WHAT THEY SAY: This two-part mini-series follows Kerry Packer’s extraordinary rise to become the most influential businessman in the history of Australian sport. Taking on the cricket establishment, a young Kerry Packer set up a rebel competition with the world’s best players, who abandoned their loyalty to their national teams to join the breakaway competition. Despite poor crowds and low television ratings at first, a brave new world of sports broadcasting had begun, ushering in the era of one-day cricket played under lights.

WHAT WE SAY: We don’t like cricket. Oh no. We love it. Ratings here we come.

WATCH IF YOU LIKE: Paper Giants: The Birth of Cleo.


WHAT THEY SAY: The show that redefined television is coming to Nine in 2012. Famous as much for the controversy it caused as the incredible ratings it received, Big Brother is back with a difference. The ‘mother’ of all reality shows returns to Australian television on Nine in 2012. The show that changed the face of Australian television will be reborn on Nine with a bold new attitude and a brand new host, Sonia Kruger.

WHAT WE SAY: Australia’s original water cooler reality show was a revelatory social experiment when it began in 2001 but ended as a cringey waiting room for morons, narcissists and every budding actor/model/singer in the country. Hopefully it’s more of the former. The formula needs a work over but like Big Brother himself – we’ll be watching. Initially. We’ll be watching initially. Also, thank god Gretel Killeen isn’t hosting!

WATCH IF YOU LIKE: Big Brother 1.0.


WHAT THEY SAY: A television adaptation of the 1979 Australian novel of the same name. Written by Gabrielle Carey and Kathy Lette, the feminist teen novel chronicles the lives of two 13-year-old girls from Sydney’s Sutherland Shire who join the “Greenhill gang” surfers in an attempt to gain popularity.

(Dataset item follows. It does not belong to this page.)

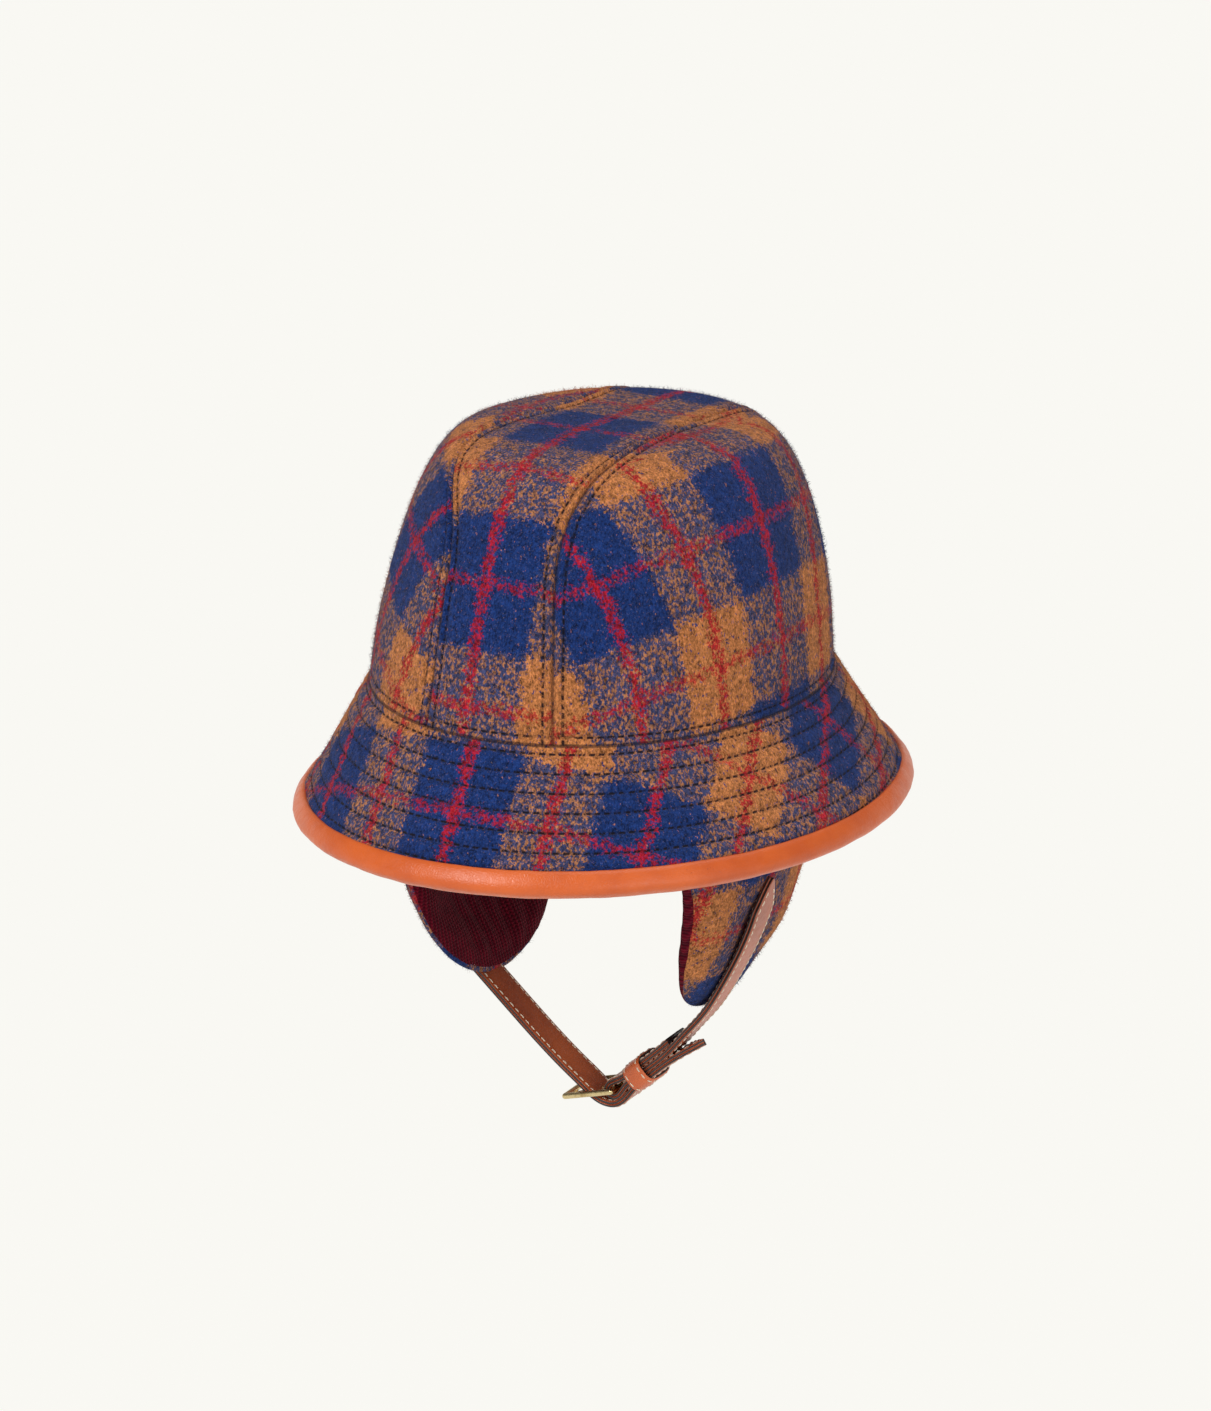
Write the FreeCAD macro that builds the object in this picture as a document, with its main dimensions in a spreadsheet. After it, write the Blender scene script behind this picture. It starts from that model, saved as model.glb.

WHAT WE SAY: With television’s popular trend toward period pieces (Mad Men, Underbelly, Downton Abbey), Channel Ten would be banking on the whole Seventies surf vibe as a big draw card for viewers. It will also be interesting to see how the novel’s central themes of sexual politics, peer pressure and male chauvinism will be dealt with in retrospect.